Low‐Pt Bifunctional Electrode for Durable and Efficient Hydrogen Production via Hexamethylenediamine‐Assisted Water Electrolysis

Abstract The efficiency of water electrolysis for hydrogen production is significantly hindered by the slow kinetics of the oxygen evolution reaction (OER), posing challenges for its industrial application. Herein, a Pt/Ni(OH) 2 self‐supported electrode with a Pt loading as low as 0.036 mg·cm −2 is synthesized via a one‐step sodium dodecyl sulfate assisted anodization coupled with electrodeposition method. The electrode exhibits superior performances for both the hydrogen evolution reaction (HER) and the electrooxidation of hexamethylenediamine (HMDAOR) compared to commercially available 20% Pt/C in both acidic and alkaline systems. Notably, it can be operated continuously over 600 h at an industrial grade current densities of 1400 and 1000 mA·cm −2 in acidic and alkaline electrolytes, respectively, demonstrating its outstanding long‐term stability. It can achieve a current density of 1000 mA·cm −2 for hydrogen production at a cell voltage of 1.561 V in HMDA‐assisted water electrolysis, demonstrating its practical application in water electrolysis.

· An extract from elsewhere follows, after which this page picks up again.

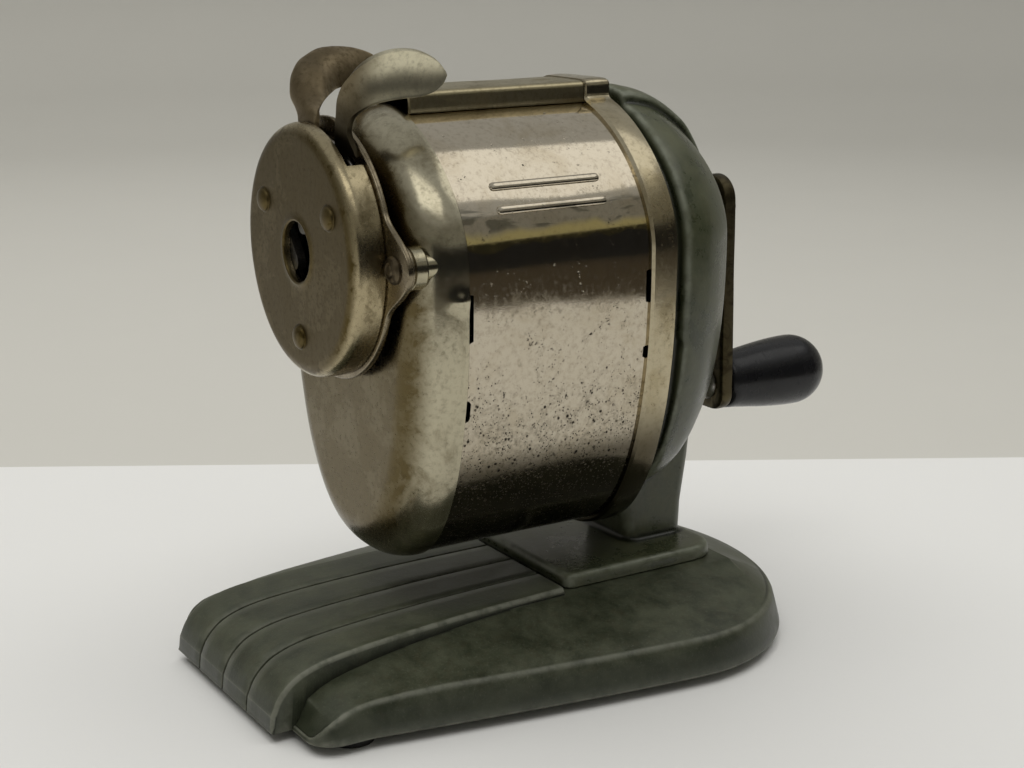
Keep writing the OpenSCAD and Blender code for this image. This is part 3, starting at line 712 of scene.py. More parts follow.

The enhanced performance can be attributed to the Ni‐induced modulation of the Pt electronic structure, strong Pt‐support interaction enhanced the intrinsic activity of Pt, and synergistic effects between Pt and Ni. These provide valuable insights to design advanced catalysts for water electrolysis, and to broad their application in hydrogen production and wastewater treatment areas.